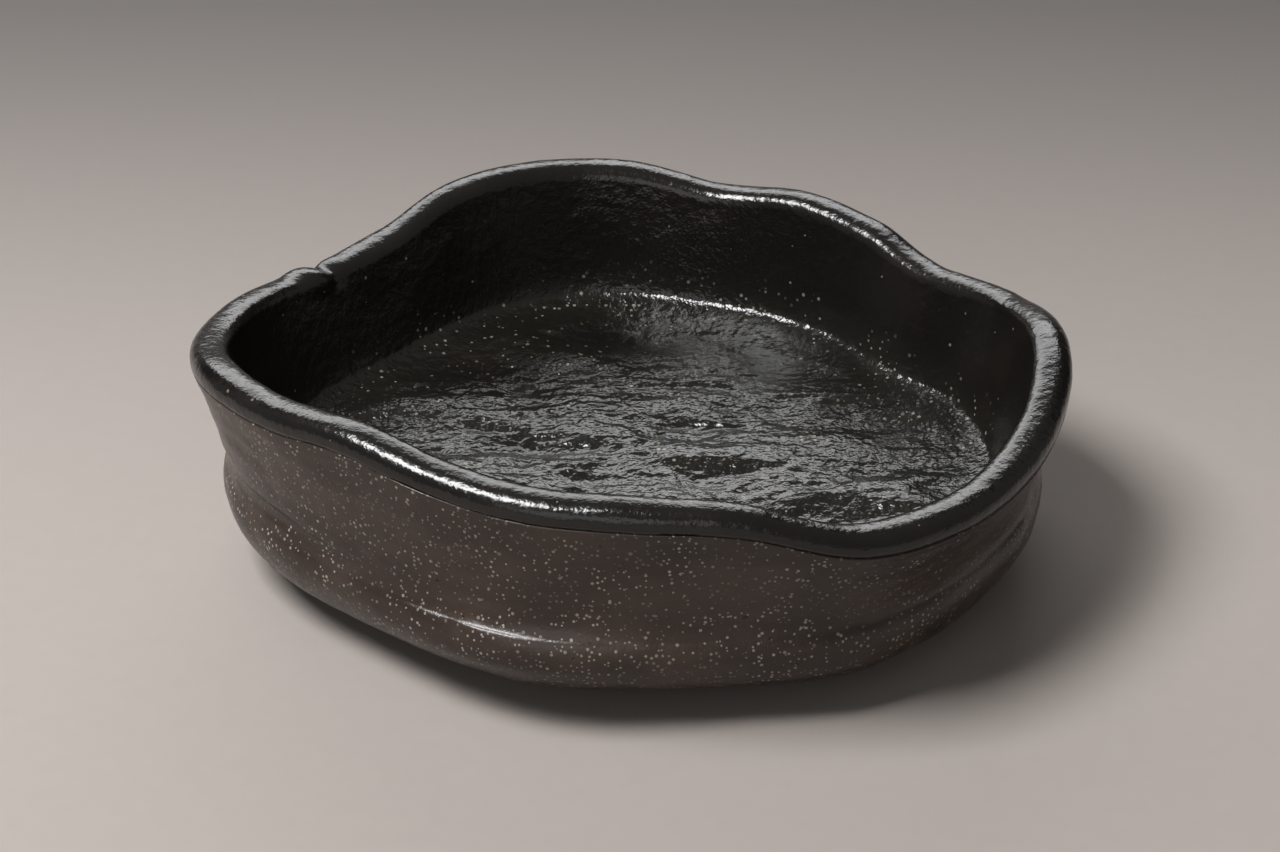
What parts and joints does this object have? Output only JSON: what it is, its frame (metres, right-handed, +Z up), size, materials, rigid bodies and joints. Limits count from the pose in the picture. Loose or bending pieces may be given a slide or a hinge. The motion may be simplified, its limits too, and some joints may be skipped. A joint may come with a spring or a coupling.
{
  "type": "tea bowl",
  "caption": "Shallow hand-built glazed tea bowl with a wavering rolled rim, near-upright wall, ridged floor and low foot ring.",
  "frame": {"origin": "on the table under the middle of the bowl's widest outline", "axes": "+Z up out of the bowl's mouth, +X along its longer side, -Y towards the side that the picture shows"},
  "size_m": [0.151, 0.136, 0.0462],
  "materials": {
    "fired_clay": "rough, unglazed",
    "gloss_black_glaze": "gloss black, orange-peel surface",
    "satin_brown_glaze": "satin brown-black with pale grains"
  },
  "bodies": {
    "root": {"foot_ring": "fired_clay", "floor_slab": "fired_clay", "heel_coil": "fired_clay", "wall_strip": "fired_clay", "rim_coil": "fired_clay", "inner_glaze": "gloss_black_glaze", "outer_glaze": "satin_brown_glaze", "foot_well_glaze": "satin_brown_glaze"}
  },
  "joints": []
}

## EXERCISE INSTRUCTIONS:
Emit the full listing verbatim.

## SOLUTION BELOW:
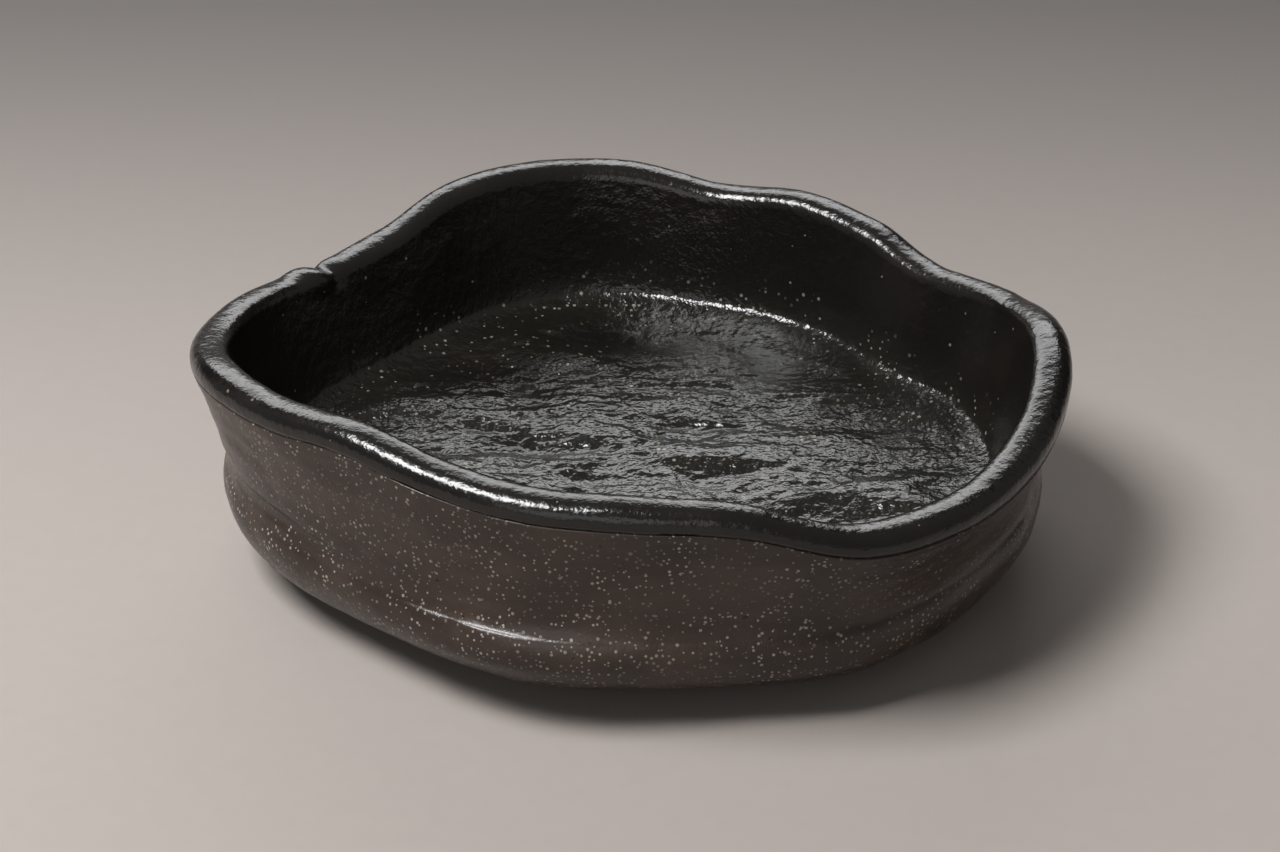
What parts and joints does this object have? Output only JSON: what it is, its frame (metres, right-handed, +Z up), size, materials, rigid bodies and joints. Limits count from the pose in the picture. Loose or bending pieces may be given a slide or a hinge. The motion may be simplified, its limits too, and some joints may be skipped. A joint may come with a spring or a coupling.
{
  "type": "tea bowl",
  "caption": "Shallow hand-built glazed tea bowl with a wavering rolled rim, near-upright wall, ridged floor and low foot ring.",
  "frame": {"origin": "on the table under the middle of the bowl's widest outline", "axes": "+Z up out of the bowl's mouth, +X along its longer side, -Y towards the side that the picture shows"},
  "size_m": [0.151, 0.136, 0.0462],
  "materials": {
    "fired_clay": "rough, unglazed",
    "gloss_black_glaze": "gloss black, orange-peel surface",
    "satin_brown_glaze": "satin brown-black with pale grains"
  },
  "bodies": {
    "root": {"foot_ring": "fired_clay", "floor_slab": "fired_clay", "heel_coil": "fired_clay", "wall_strip": "fired_clay", "rim_coil": "fired_clay", "inner_glaze": "gloss_black_glaze", "outer_glaze": "satin_brown_glaze", "foot_well_glaze": "satin_brown_glaze"}
  },
  "joints": []
}